▸ **DESCRIPTION OF THE TASK**
Starting with the first line and ending with the line that holds "0), lens, indirect)", repeat the material exactly.
########
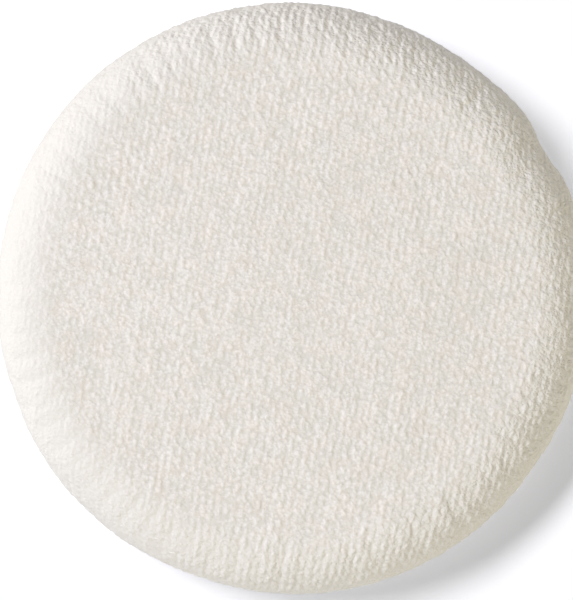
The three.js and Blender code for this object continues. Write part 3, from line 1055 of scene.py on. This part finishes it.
# 1 where the camera looks, also through glass or in a mirror, and 0 where a surface only gathers light
def seenMask(tree):
    path = shaderNode(tree, "ShaderNodeLightPath", (-900, 0))
    lens, mirror, glass = (path.outputs["Is %s Ray" % kind] for kind in ("Camera", "Glossy", "Transmission"))
    indirect = mathNode(tree, "MAXIMUM", (-700, -100), mirror, glass)
    return mathNode(tree, "MAXIMUM", (-500, 0), lens, indirect)


# White where it is seen, and a soft warm level where it only gives light
def makeSky():
    world = bpy.data.worlds.new("studio")
    bpy.context.scene.world = world
    world.use_nodes = True
    tree = world.node_tree
    sky = tree.nodes["Background"]
    seen = seenMask(tree)
    feed(tree, sky.inputs["Strength"], mapRange(tree, (-300, -100), seen, toMin=light["sky"]["share"]))
    feed(tree, sky.inputs["Color"], mixColour(
        tree, (-300, 150), seen, (*light["sky"]["tone"], 1), (1, 1, 1, 1)))


def makeFloor():
    bpy.ops.mesh.primitive_plane_add(size=4)
    floor = bpy.context.object
    floor.name = "floor"
    material = bpy.data.materials.new("paleFloor")
    material.use_nodes = True
    tree = material.node_tree
    shader = tree.nodes["Principled BSDF"]
    shader.inputs["Roughness"].default_value = 1
    shader.inputs["Specular IOR Level"].default_value = 0
    seen = seenMask(tree)
    feed(tree, shader.inputs["Base Color"], mixColour(
        tree, (-300, 0), seen, (*light["bounce"], 1), (*light["floor"], 1)))
    floor.data.materials.append(material)
    return floor


# Keeps a lamp's light off one object
def leaveOut(lamp, piece):
    group = bpy.data.collections.new(piece.name + " without " + lamp.name)
    group.objects.link(piece)
    lamp.light_linking.receiver_collection = group
    group.collection_objects[0].light_linking.link_state = "EXCLUDE"


makeCamera()
makeLamp("key", shadow=True)
makeLamp("side", shadow=False)
fill = makeLamp("fill", shadow=False)
makeSky()
leaveOut(fill, makeFloor())
print("camera, lamps and floor made")

makeFront()
print("front cover made")
makeBack()
print("back cover made")
makeFoam()
makeRibbon()
makeThreads()
print("foam, ribbon and threads made")

bpy.context.scene.view_settings.view_transform = "Standard"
########
▸ **REPLY TO THE EXERCISE**
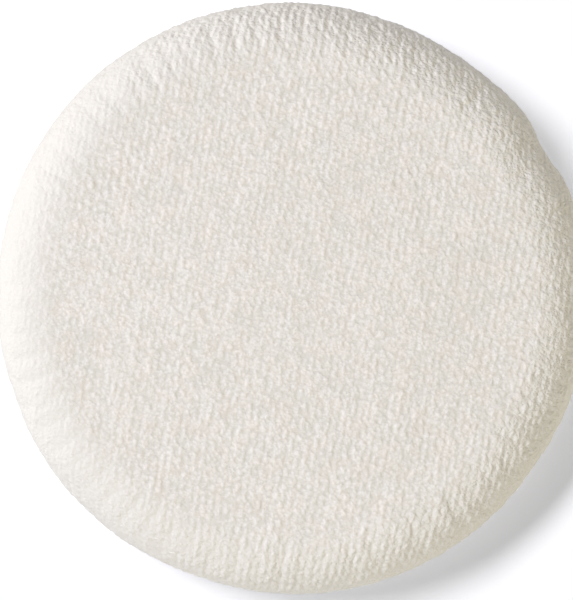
The three.js and Blender code for this object continues. Write part 3, from line 1055 of scene.py on. This part finishes it.
# 1 where the camera looks, also through glass or in a mirror, and 0 where a surface only gathers light
def seenMask(tree):
    path = shaderNode(tree, "ShaderNodeLightPath", (-900, 0))
    lens, mirror, glass = (path.outputs["Is %s Ray" % kind] for kind in ("Camera", "Glossy", "Transmission"))
    indirect = mathNode(tree, "MAXIMUM", (-700, -100), mirror, glass)
    return mathNode(tree, "MAXIMUM", (-500, 0), lens, indirect)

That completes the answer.